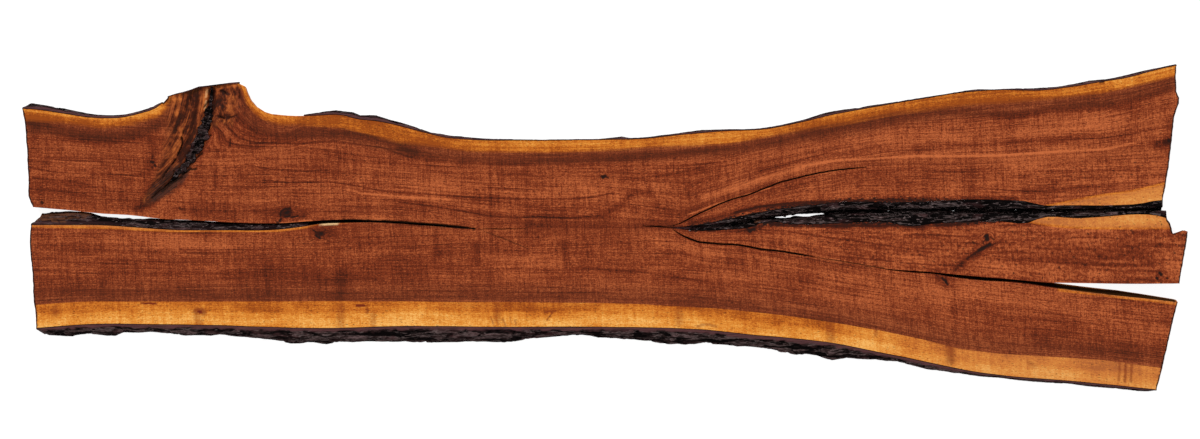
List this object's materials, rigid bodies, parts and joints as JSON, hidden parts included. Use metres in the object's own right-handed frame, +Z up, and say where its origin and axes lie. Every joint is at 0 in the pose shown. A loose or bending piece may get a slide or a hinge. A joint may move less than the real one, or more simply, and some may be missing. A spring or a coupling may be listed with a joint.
{
  "type": "walnut wood slab",
  "caption": "Live-edge walnut slab lying flat, with bark on its edges, a long split, a bark-lined fork, a narrow gap and a torn branch stub.",
  "frame": {"origin": "middle of the flat underside", "axes": "+X along the slab towards its forked end, +Y across it towards the edge with the branch stub, +Z up from the underside to the sawn top face"},
  "size_m": [2.9149, 0.8212, 0.055],
  "materials": {
    "wood": "sawn and lightly oiled walnut, reddish brown heartwood with golden sapwood along the edges",
    "bark": "rough, matt, near-black furrowed bark"
  },
  "bodies": {
    "root": {"wood_slab": "wood", "bark_front_edge": "bark", "bark_back_left": "bark", "bark_stub_tip": "bark", "bark_back_right": "bark", "bark_left_split": "bark", "bark_fork_back": "bark", "bark_fork_front": "bark", "bark_inclusion": "bark"}
  },
  "joints": []
}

### Set exercise
Write out the full listing exactly as given.

### Expected output
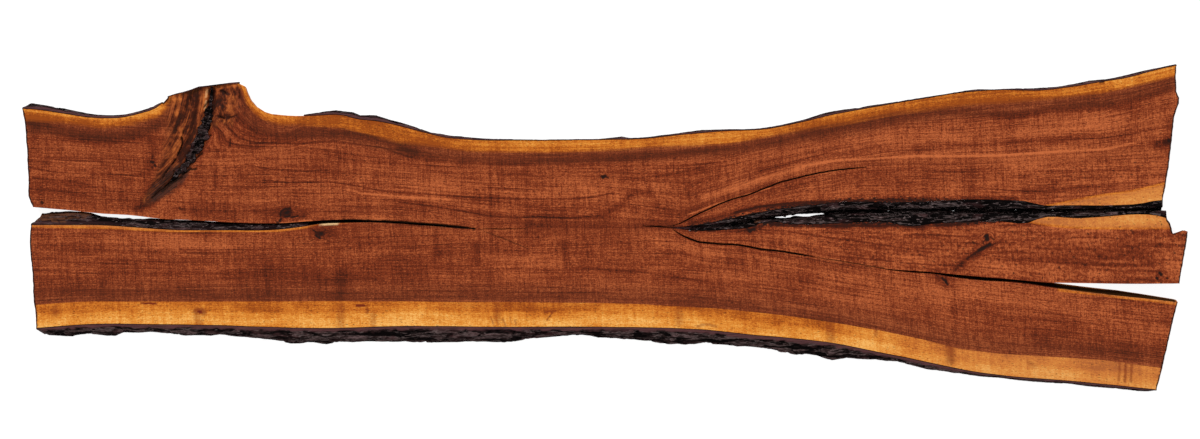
List this object's materials, rigid bodies, parts and joints as JSON, hidden parts included. Use metres in the object's own right-handed frame, +Z up, and say where its origin and axes lie. Every joint is at 0 in the pose shown. A loose or bending piece may get a slide or a hinge. A joint may move less than the real one, or more simply, and some may be missing. A spring or a coupling may be listed with a joint.
{
  "type": "walnut wood slab",
  "caption": "Live-edge walnut slab lying flat, with bark on its edges, a long split, a bark-lined fork, a narrow gap and a torn branch stub.",
  "frame": {"origin": "middle of the flat underside", "axes": "+X along the slab towards its forked end, +Y across it towards the edge with the branch stub, +Z up from the underside to the sawn top face"},
  "size_m": [2.9149, 0.8212, 0.055],
  "materials": {
    "wood": "sawn and lightly oiled walnut, reddish brown heartwood with golden sapwood along the edges",
    "bark": "rough, matt, near-black furrowed bark"
  },
  "bodies": {
    "root": {"wood_slab": "wood", "bark_front_edge": "bark", "bark_back_left": "bark", "bark_stub_tip": "bark", "bark_back_right": "bark", "bark_left_split": "bark", "bark_fork_back": "bark", "bark_fork_front": "bark", "bark_inclusion": "bark"}
  },
  "joints": []
}